* Supplied material *

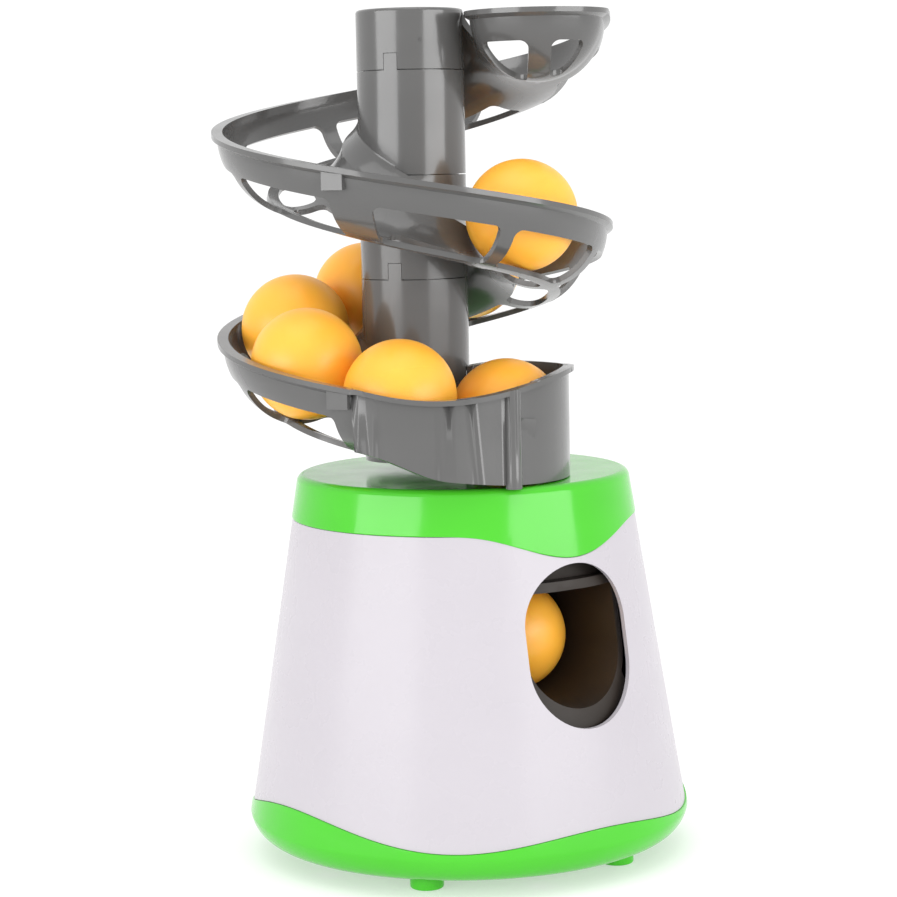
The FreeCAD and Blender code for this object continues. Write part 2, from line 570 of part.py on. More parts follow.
def door_screw():
    z = TRAY_FLOOR_Z
    head = cylinder(2.6, 0, DOOR_SCREW_Y, z - 0.9, z)
    head = head.cut(box(-2.0, 2.0, DOOR_SCREW_Y - 0.3, DOOR_SCREW_Y + 0.3, z - 1.5, z - 0.4))
    return head.fuse(cylinder(1.25, 0, DOOR_SCREW_Y, z - 0.2, z + 8.0)).removeSplitter()


def battery_holder():
    w, l, z0 = BAY_W / 2, BAY_L / 2, TRAY_FLOOR_Z + 2.2
    case = box(-w, w, BAY_Y - l, BAY_Y + l, z0, BAY_TOP_Z)
    boss = box(-4, 4, BAY_Y + l - 0.5, BAY_Y + l + 6.0, z0, z0 + 9.0)
    case = case.fuse(boss).cut(cylinder(1.3, 0, DOOR_SCREW_Y, z0 - 1, z0 + 8.0))
    return case.cut(bay_hole(z0 - 1, BAY_TOP_Z - 2.0)).removeSplitter()


def battery_cells():
    cells = []
    for i in range(CELL_COUNT):
        x = (i - (CELL_COUNT - 1) / 2) * CELL_PITCH
        way = 1 if i % 2 else -1
        z = TRAY_FLOOR_Z + 2.2 + CELL_R + 0.2
        can = Part.makeCylinder(CELL_R, CELL_L - 1.0, V(x, BAY_Y - way * (CELL_L - 1.0) / 2, z), V(0, way, 0))
        can = can.makeFillet(0.6, can.Edges[0:1] + can.Edges[2:3])
        nub = Part.makeCylinder(2.7, 1.2, V(x, BAY_Y + way * ((CELL_L - 1.0) / 2 - 0.2), z), V(0, way, 0))
        cells.append(can.fuse(nub).removeSplitter())
    return Part.makeCompound(cells)


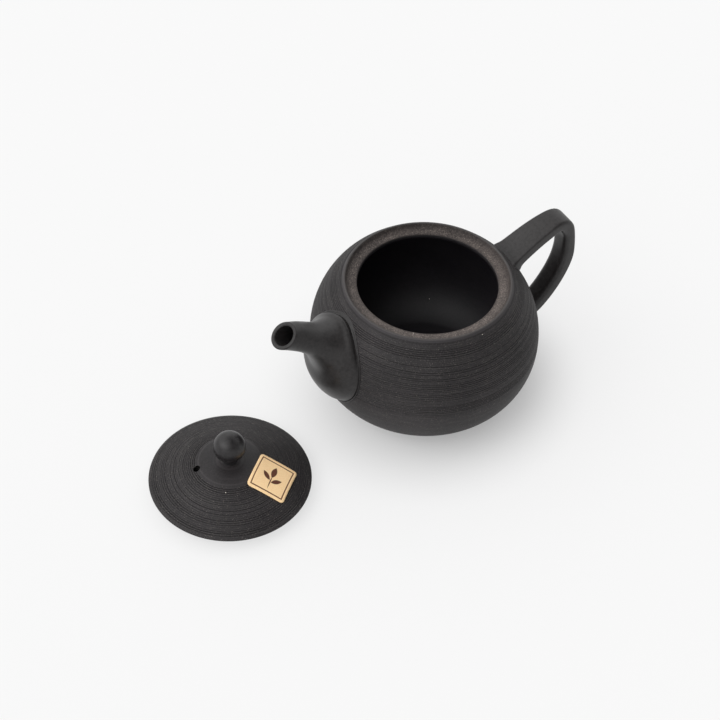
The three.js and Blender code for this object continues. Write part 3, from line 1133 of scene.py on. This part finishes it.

* Exercise brief *
Give the entries once more, exactly as they appear.

* Expected output *
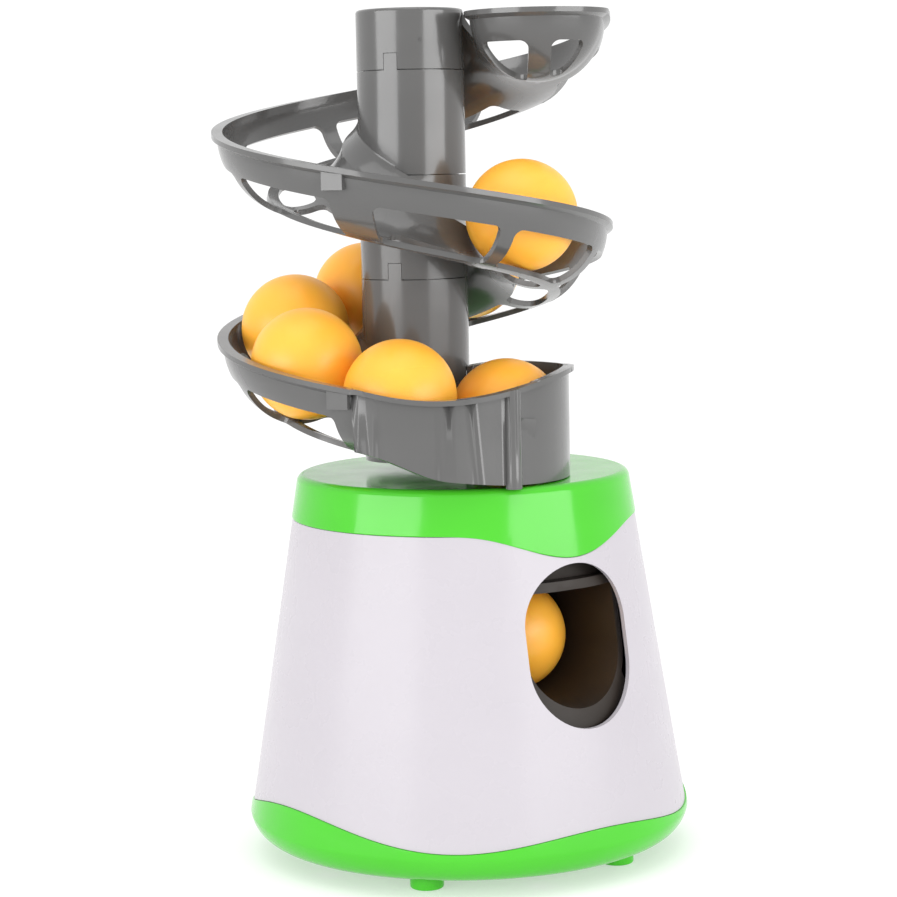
The FreeCAD and Blender code for this object continues. Write part 2, from line 570 of part.py on. More parts follow.
def door_screw():
    z = TRAY_FLOOR_Z
    head = cylinder(2.6, 0, DOOR_SCREW_Y, z - 0.9, z)
    head = head.cut(box(-2.0, 2.0, DOOR_SCREW_Y - 0.3, DOOR_SCREW_Y + 0.3, z - 1.5, z - 0.4))
    return head.fuse(cylinder(1.25, 0, DOOR_SCREW_Y, z - 0.2, z + 8.0)).removeSplitter()


def battery_holder():
    w, l, z0 = BAY_W / 2, BAY_L / 2, TRAY_FLOOR_Z + 2.2
    case = box(-w, w, BAY_Y - l, BAY_Y + l, z0, BAY_TOP_Z)
    boss = box(-4, 4, BAY_Y + l - 0.5, BAY_Y + l + 6.0, z0, z0 + 9.0)
    case = case.fuse(boss).cut(cylinder(1.3, 0, DOOR_SCREW_Y, z0 - 1, z0 + 8.0))
    return case.cut(bay_hole(z0 - 1, BAY_TOP_Z - 2.0)).removeSplitter()


def battery_cells():
    cells = []
    for i in range(CELL_COUNT):
        x = (i - (CELL_COUNT - 1) / 2) * CELL_PITCH
        way = 1 if i % 2 else -1
        z = TRAY_FLOOR_Z + 2.2 + CELL_R + 0.2
        can = Part.makeCylinder(CELL_R, CELL_L - 1.0, V(x, BAY_Y - way * (CELL_L - 1.0) / 2, z), V(0, way, 0))
        can = can.makeFillet(0.6, can.Edges[0:1] + can.Edges[2:3])
        nub = Part.makeCylinder(2.7, 1.2, V(x, BAY_Y + way * ((CELL_L - 1.0) / 2 - 0.2), z), V(0, way, 0))
        cells.append(can.fuse(nub).removeSplitter())
    return Part.makeCompound(cells)


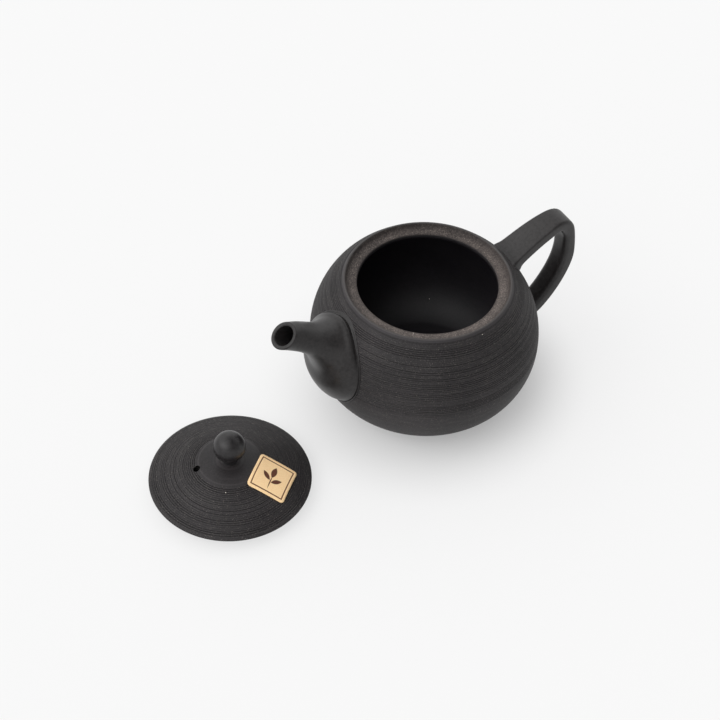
The three.js and Blender code for this object continues. Write part 3, from line 1133 of scene.py on. This part finishes it.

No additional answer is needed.